If it's your ISA and you pass away, the ISA becomes what's called a 'continuing ISA'. This means it will remain open for three years and one day from the date of death. The reason for that is to ensure there's time for either the administration of your estate to be completed, or for the ISA to be closed by your executor. If neither of these happens within the timeframe, the ISA provider will close it.

Before the ISA is closed, it will continue to grow and keep the tax benefits that an ISA brings. Although additional funds cannot be added to the ISA, additional growth or returns will not be subject to income tax and capital gains tax.

However, ISAs form part of your estate, so they are subject to inheritance tax. If your estate is worth more than the current inheritance tax limit of £325,000 and you leave your ISA to anyone other than your spouse or civil partner, they'll pay inheritance tax. (Spouses or civil partners are not required to pay inheritance tax.)

In addition, upon your passing, your spouse or civil partner will inherit a one-off additional ISA allowance. This is called the 'Additional Permitted Subscription' (APS) and is equal to either the value of your ISA at the date of death, or when it's closed (whichever is higher), but it will not affect your spouse or civil partner's own ISA allowance.
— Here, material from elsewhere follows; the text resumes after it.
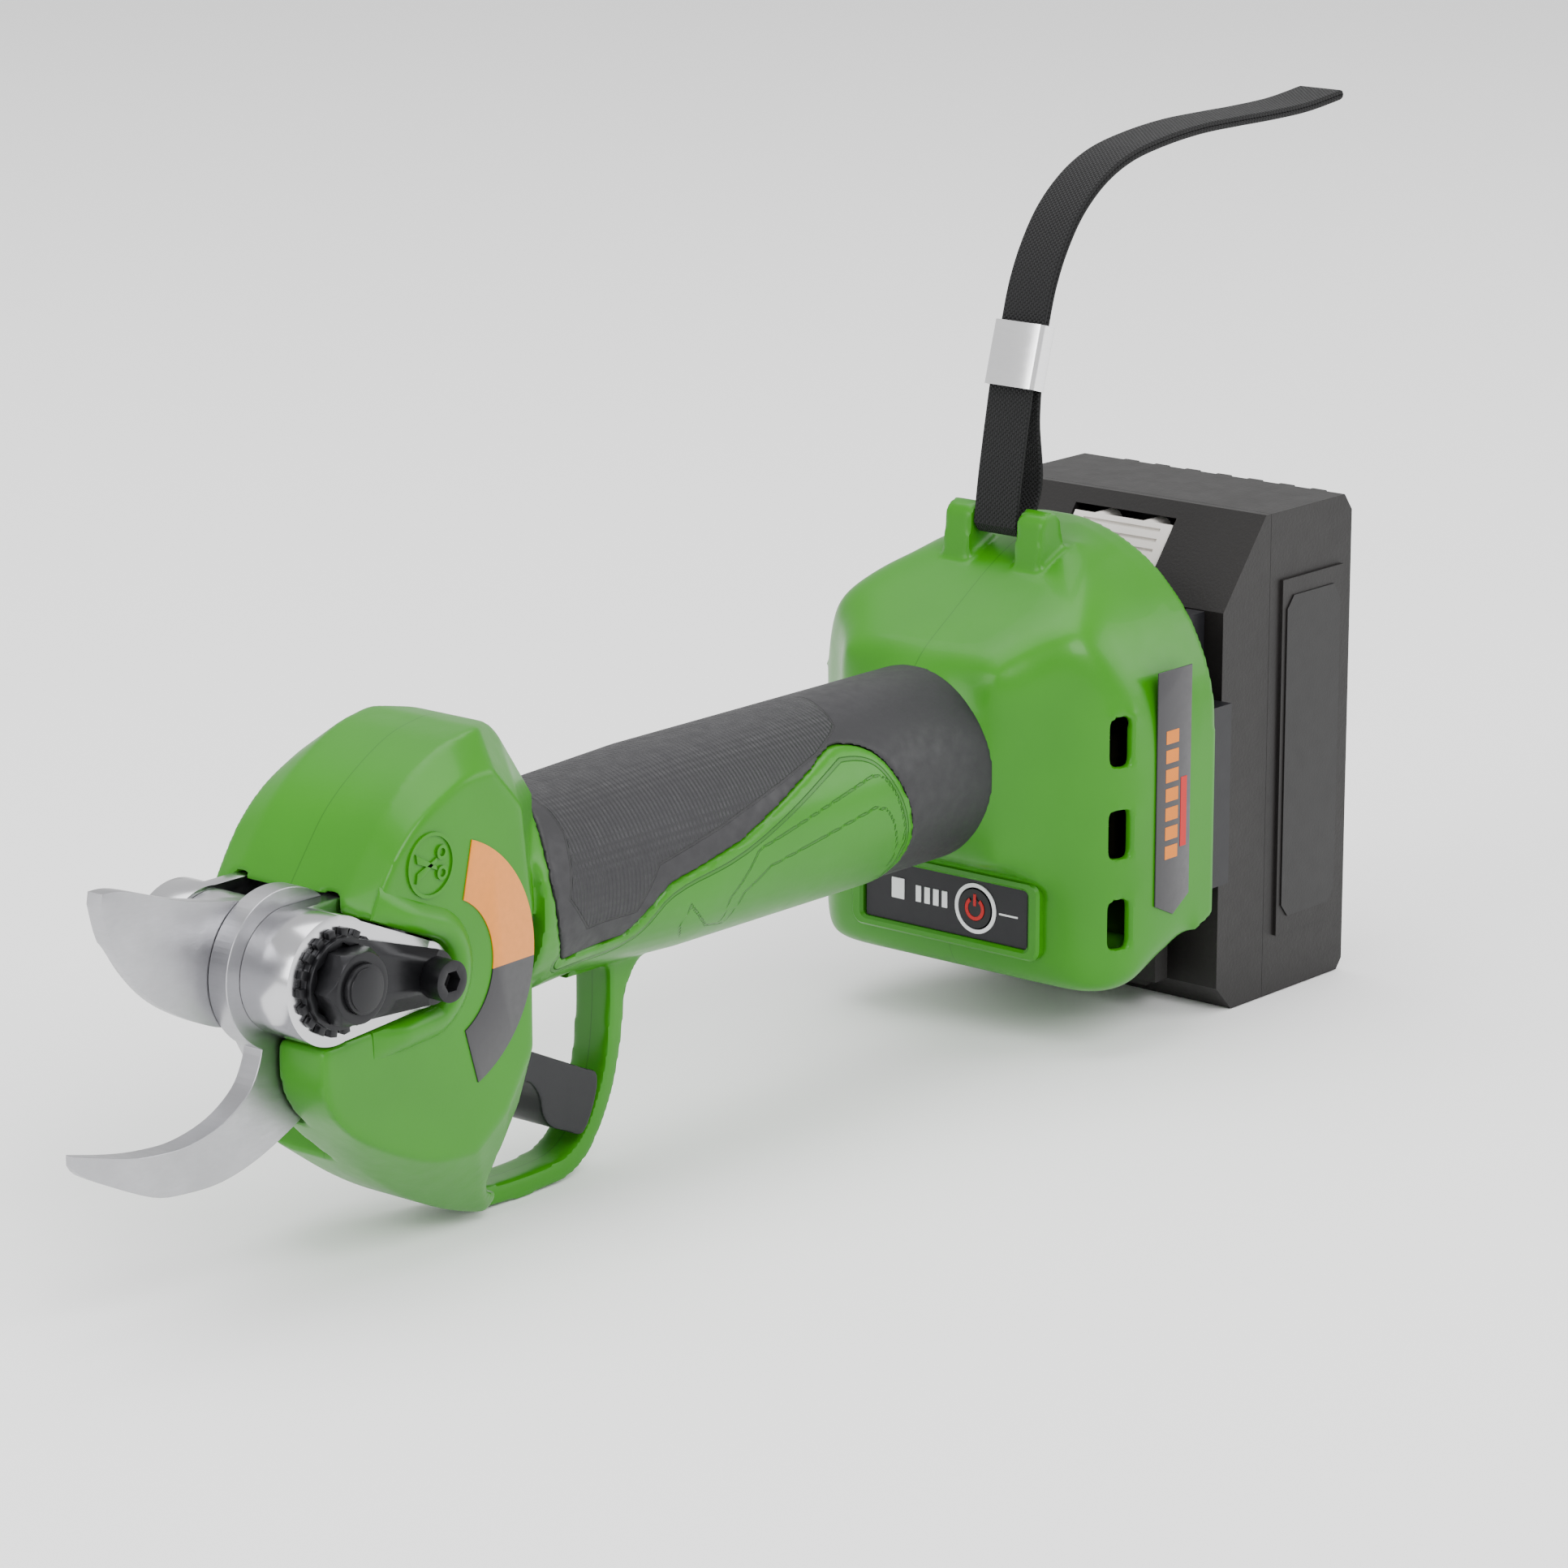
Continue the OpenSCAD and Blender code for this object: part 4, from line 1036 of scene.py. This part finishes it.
    def badge(self) -> None:
        """Builds the round mark with plain shears on the near flank."""
        middle = at(-179.6, -HEAD_FLANK, 17.6)
        out = Vector((0, -1, 0))
        parts = [ring_arc(middle - out * 0.0003, out, 6.3, 0.35, 0.75)]
        for x, z in ((-176.6, 19.7), (-176.6, 15.5)):
            parts.append(ring_arc(at(x, -21.8, z), out, 1.15, 0.32, 0.7, steps=24))
        for blade in ([(-178.0, 18.9), (-178.2, 18.0), (-184.0, 14.6), (-183.6, 16.6)],
                      [(-178.0, 16.3), (-178.2, 17.2), (-184.0, 20.6), (-183.6, 18.6)]):
            parts.append(plate(blade, -HEAD_FLANK - 0.45, 0.7, 0.1))
        as_object("shears_mark", joined(parts), self.palette.get(PLAIN_GREEN), Body.TOOL)

    def build(self) -> None:
        """Builds both halves, the lip and the badge."""
        skin = self.skin()
        for side in Side:
            self.half(skin, side)
        bpy.data.meshes.remove(skin)
        self.lip()
        self.badge()


@dataclass
class Grip:
    """The rubber overmoulding round the handle."""

    palette: Palette
    voxel: float = 0.6
    pad: Tuple[Flat, ...] = ((-38.5, -8), (-39.9, 1.8), (-41.1, 6.1), (-42.2, 10.1), (-43.4, 12.9),
                             (-46.5, 14.9), (-53.9, 18.2), (-69.1, 22.3), (-90.1, 27.3), (-101.6, 29.6),
                             (-110.4, 31.4), (-116.6, 40.7), (-131.5, 41), (-138.0, 33), (-135.8, 25),
                             (-134.0, 19.1), (-133.7, 12.9), (-134.6, 7.8), (-136.5, -8))

    def build(self) -> None:
        """Builds the grip with its wrap map and the pad's border distance."""
        bm = copy_of("grip_left", "grip_right")
        for v in bm.verts:
            if abs(abs(v.co.y) - 0.00005) < 2e-5:
                v.co.y = -math.copysign(0.0005, v.co.y)
        mesh = softened(bm, self.voxel, 3)
        co = local_points(mesh)
        wall = unwrapped(co)
        outline = list(self.pad)
        d = distance_to(wall, outline, True)
        note(mesh, "pad", np.where(inside(wall, outline), d, -d))
        layer = mesh.uv_layers.new(name="wrap")
        index = np.zeros(len(mesh.loops), int)
        mesh.loops.foreach_get("vertex_index", index)
        angle = np.arctan2(co[:, 1], co[:, 2])
        wrap = np.stack([co[:, 0] * MM, angle * HANDLE_RADIUS * MM], axis=1)
        layer.data.foreach_set("uv", wrap[index].astype(np.float32).ravel())
        piece = finished("grip_overmould", mesh, self.palette.get(GripRubber()), Body.TOOL)
        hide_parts("grip_left", "grip_right")


@dataclass
class Hardware:
    """CAD pieces that keep their shape but get softened edges."""

    palette: Palette

    def soften(self, node: str, body: Body, finish: object, width: float) -> bpy.types.Object:
        """Rebuilds one node with rounded edges.

        Args:
            node: the CAD node.
            body: what it rides on.
            finish: its finish.
            width: the edge radius in millimetres.

        Returns:
            The piece.
        """
        mesh = with_modifiers(copy_of(node), [
            ("BEVEL", {"width": width * MM, "segments": 2, "limit_method": "ANGLE",
                       "angle_limit": BEVEL_ANGLE, "use_clamp_overlap": True, "profile": 0.5,
                       "harden_normals": False, "miter_outer": "MITER_ARC"}),
        ])
        piece = finished(node + "_edged", mesh, self.palette.get(finish), body)
        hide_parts(node)
        return piece

    def hook(self) -> None:
        """Rebuilds the fixed blade with the ground facet at its tip and softened edges."""
        bm = copy_of("fixed_blade")
        cut = bmesh.ops.bisect_plane(bm, geom=[*bm.verts, *bm.edges, *bm.faces], dist=MERGE,
                                     plane_co=at(-247.5, -9.0, -30), plane_no=Vector((-0.21, -0.978, 0.0)),
                                     clear_outer=True)["geom_cut"]
        rim = [g for g in cut if isinstance(g, bmesh.types.BMEdge)]
        bmesh.ops.triangle_fill(bm, use_beauty=True, edges=rim)
        mesh = with_modifiers(bm, [
            ("BEVEL", {"width": 0.25 * MM, "segments": 2, "limit_method": "ANGLE", "profile": 0.5,
                       "angle_limit": BEVEL_ANGLE, "use_clamp_overlap": True}),
        ])
        piece = finished("fixed_blade_edged", mesh, self.palette.get(BLADE_STEEL), Body.TOOL)
        mesh.set_sharp_from_angle(angle=math.radians(8))
        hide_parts("fixed_blade")

    def moulded(self, node: str, body: Body, finish: object, voxel: float) -> bpy.types.Object:
        """Rebuilds one node as a softened moulding.

        Args:
            node: the CAD node.
            body: what it rides on.
            finish: its finish.
            voxel: the size of its skin's grid in millimetres.

        Returns:
            The piece.
        """
        mesh = softened(copy_of(node), voxel, 3)
        piece = finished(node + "_moulded", mesh, self.palette.get(finish), body)
        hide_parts(node)
        return piece

    def build(self) -> None:
        """Softens the visible hardware."""
        self.hook()
        for node, body, finish, width, slot in (
            ("gear_case", Body.TOOL, BOSS_METAL, 0.7, "aluminium"),
            ("moving_blade", Body.BLADE, BLADE_STEEL, 0.2, "steel_blade"),
            ("pivot_bolt", Body.TOOL, BLACK_STEEL, 0.3, "black_steel"),
            ("pivot_nut", Body.TOOL, BLACK_STEEL, 0.2, "black_steel"),
            ("serrated_washer", Body.TOOL, BLACK_STEEL, 0.12, "black_steel"),
            ("lock_plate", Body.TOOL, BLACK_STEEL, 0.15, "black_steel"),
            ("lock_screw", Body.TOOL, BLACK_STEEL, 0.25, "black_steel"),
        ):
            self.soften(node, body, finish, width)
        self.moulded("trigger", Body.TRIGGER, TRIGGER_BLACK, 0.35)


@dataclass
class ControlFace:
    """The panel on the front of the housing: bezel, print and power button."""

    palette: Palette
    x: float = 11.3
    button: Flat = (-8.5, -34.8)

    def build(self) -> None:
        """Builds the bezel, the lights and the button's mark."""
        self.bezel()
        front = Vector((-1, 0, 0))
        centre = at(self.x - 0.45, *self.button)
        halo = ring_arc(centre + Vector((0.00045, 0, 0)), front, 5.35, 0.45, 0.25)
        as_object("button_halo", halo, self.palette.get(PRINT_WHITE), Body.TOOL)
        bars = [bar((self.x - 0.18, y - 0.75, -36.2), (self.x + 0.1, y + 0.75, -32.4), 0.05, 1)
                for y in (0.4, 2.9, 5.4, 7.9)]
        bars.append(bar((self.x - 0.18, 12.0, -36.4), (self.x + 0.1, 15.6, -31.6), 0.05, 1))
        bars.append(bar((self.x - 0.18, -20.4, -35.1), (self.x + 0.1, -15.2, -34.7), 0.05, 1))
        lights = as_object("panel_print", joined(bars), self.palette.get(PRINT_WHITE), Body.TOOL)
        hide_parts("panel_lights")
        mark = ring_arc(at(10.9, *self.button), front, 2.3, 0.42, 0.12, 35.0, 290.0)
        stem = bar((10.78, self.button[0] - 0.38, self.button[1] + 0.6),
                   (10.95, self.button[0] + 0.38, self.button[1] + 3.4), 0.04, 1)
        as_object("power_mark", joined([mark, stem]), self.palette.get(PRINT_RED), Body.BUTTON)

    def bezel(self) -> None:
        """Builds the raised green frame round the panel."""
        outer = self.rounded(26.8, 9.2, 3.0)
        inner = self.rounded(23.6, 6.9, 1.4)
        loops = []
        for line, x in ((outer, 12.6), (outer, 10.9), (self.rounded(26.2, 8.6, 2.5), 10.25),
                        (self.rounded(24.3, 7.5, 1.8), 10.25), (inner, 10.8), (inner, 12.2)):
            loops.append([at(x, y, z - 35.0) for y, z in line])
        as_object("panel_bezel", skin_rings(loops, True), self.palette.get(PLAIN_GREEN), Body.TOOL)

    def rounded(self, half_wide: float, half_tall: float, radius: float) -> List[Flat]:
        """A rounded rectangle's outline.

        Args:
            half_wide: half its width in millimetres.
            half_tall: half its height.
            radius: its corner radius.

        Returns:
            Y and Z of each point about its middle.
        """
        out = []
        for sy, sz, start in ((1, 1, 0), (-1, 1, 90), (-1, -1, 180), (1, -1, 270)):
            for k in range(7):
                a = math.radians(start + k * 15)
                out.append((sy * (half_wide - radius) + radius * math.cos(a),
                            sz * (half_tall - radius) + radius * math.sin(a)))
        return out


@dataclass
class Labels:
    """Printed films on the head and the housing."""

    palette: Palette

    def build(self) -> None:
        """Builds the films."""
        self.head()
        for side in Side:
            self.flank(side)

    def head(self) -> None:
        """Builds the curved film on the left of the head with its plain print."""
        centre = (-177.0, -5.0)
        outer = [(centre[0] + 27 * math.cos(math.radians(a)), centre[1] + 27 * math.sin(math.radians(a)))
                 for a in range(-68, 71, 3)]
        inner = [(centre[0] + 15 * math.cos(math.radians(a)), centre[1] + 15 * math.sin(math.radians(a)))
                 for a in range(64, -65, -4)]
        film = as_object("head_film", plate(outer + inner, -22.3, 0.28, 0.08), self.palette.get(HEAD_FILM),
                         Body.TOOL)
        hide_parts("head_label")

    def flank(self, side: Side) -> None:
        """Builds the film on one flank of the housing.

        Args:
            side: which flank.
        """
        outline = [(30.4, 21.2), (42.9, 21.2), (42.9, -31.4), (37.0, -35.2), (30.4, -32.2)]
        name = side.name.lower()
        film = as_object("flank_film_" + name, plate(outline, side.value * HOUSING_FLANK, 0.3, 0.08),
                         self.palette.get(SIDE_FILM), Body.TOOL)
        if side is Side.LEFT:
            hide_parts("housing_labels")
        face = side.value * 44.33
        low_y, high_y = sorted((face, face - side.value * 0.2))
        blocks = [bar((33.6, low_y, z), (38.2, high_y, z + 3.0), 0.03, 1)
                  for z in (-22.0, -17.6, -13.2, -8.8, -4.4, 0.0, 4.4)]
        as_object("flank_marks_" + name, joined(blocks), self.palette.get(PRINT_ORANGE),
                  Body.TOOL)
        strip = bar((39.2, low_y, -20.0), (41.4, high_y, -4.0), 0.03, 1)
        as_object("flank_strip_" + name, strip, self.palette.get(PRINT_RED), Body.TOOL)


@dataclass
class InnerParts:
    """Finishes for the CAD pieces that keep their own mesh."""

    palette: Palette

    def build(self) -> None:
        """Assigns a finish to every CAD node that shows its own mesh."""
        table: Dict[object, Tuple[str, ...]] = {
            BLACK_STEEL: ("shell_screws", "fixed_blade_screws", "sector_screws", "motor_can", "pack_screws"),
            GEAR_STEEL: ("sector_gear", "bevel_pinion", "pinion_bearing", "ring_gear", "stage1_carrier",
                         "stage1_planet_a", "stage1_planet_b", "stage1_planet_c", "stage2_planet_a",
                         "stage2_planet_b", "stage2_planet_c", "rotor_shaft", "rotor_core", "motor_bearings",
                         "trigger_pin", "trigger_spring", "trigger_magnet", "strap_bar", "latch_springs"),
            BRONZE: ("pivot_bush",),
            COPPER: ("stator",),
            LEAD_SLEEVE: ("motor_leads",),
            BOARD_GREEN: ("control_board", "sensor_board", "pack_board"),
            CONTACTS: ("tool_terminals", "pack_terminals"),
            CELL_WRAP: ("pack_cells",),
            TRIGGER_BLACK: ("power_parts", "battery_shoe", "cell_holder", "power_button"),
            PANEL_DARK: ("led_panel",),
            PACK_DARK: ("pack_upper_case", "pack_lower_case"),
            PACK_PANEL: ("pack_labels",),
            LATCH_PALE: ("pack_latch",),
        }
        for finish, nodes in table.items():
            for node in nodes:
                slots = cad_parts[node].data.materials
                if len(slots):
                    slots[0] = self.palette.get(finish)
                else:
                    slots.append(self.palette.get(finish))


def main() -> None:
    """Builds every sub-assembly and the studio."""
    logging.basicConfig(level=logging.INFO, format="%(message)s")
    palette = Palette()
    studio = Studio()
    studio.camera()
    for part in (WristStrap(palette), MouldedBody(palette), Grip(palette), Hardware(palette),
                 ControlFace(palette), Labels(palette), InnerParts(palette)):
        log.info("building %s", type(part).__name__)
        part.build()
    studio.floor()
    studio.lights()


if __name__ == "__main__":
    main()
Introduced in April 2018, the APS means that if, for example, you left an ISA worth £25,000, your partner would have the £20,000 ISA allowance that's open to everyone for the 2020/2021 tax year, as well as an additional permitted subscription of £25,000. This additional ISA allowance can be used even if the money is left for someone else to inherit, such as a relative that isn't your spouse or civil partner.